$33bn personal Saudi wealth at risk; dozens more accounts frozen in probe
Bloomberg’s Erik Schatzker discusses his evening in the desert with Prince Alwaleed bin Talal ten days before he became the most prominent target in Saudi Arabia’s anti-corruption crackdown. He speaks on “What’d You Miss?”
But to start with, Bloomberg learned that the corruption probe is widening and that Saudi’s monetary authority ordered banks in the Kingdom to freeze the accounts of dozens of individuals who are not under arrest, and that the Central Bank in Saudi has put up $33bn of personal wealth at risk for the richest detainees, a group that includes Prince Alwaleed Bin Talal.
Schatzker, who had met Prince Alwaleed a couple of times during a recent visit to Saudi, including at ‘Davos in the Desert’, said the prince gave no indication that he knew he was going to be detained.
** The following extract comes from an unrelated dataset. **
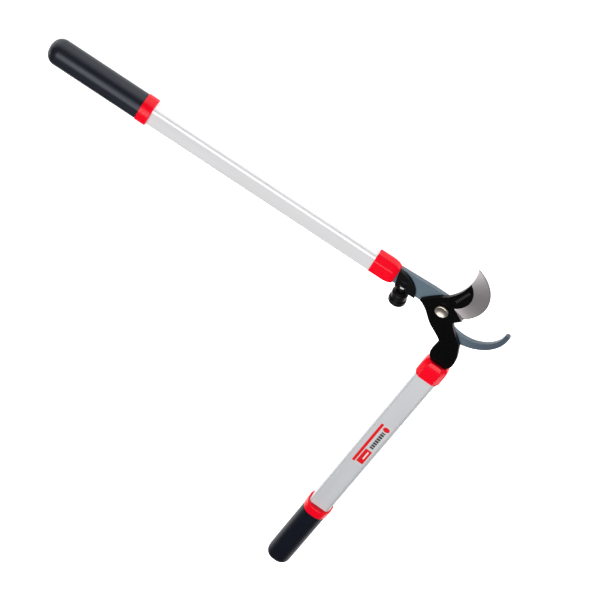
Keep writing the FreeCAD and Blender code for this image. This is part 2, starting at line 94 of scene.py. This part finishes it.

“On a superficial level, Bin Talal’s interests were aligned with Saudi Crown Prince Mohammed Bin Salman, in that he supported the kingdom’s economic vision for diversification, reducing the budget deficit, and attracting foreign direct investments (FDI),” he said.
“But apparently, there was something else because as per a Saudi official telling Bloomberg, Alwaleed is facing charges of money laundering, extortion and bribery.”
He added that it will interesting to see how this pans out legally in terms of due process and fair representation for prince Alwaleed.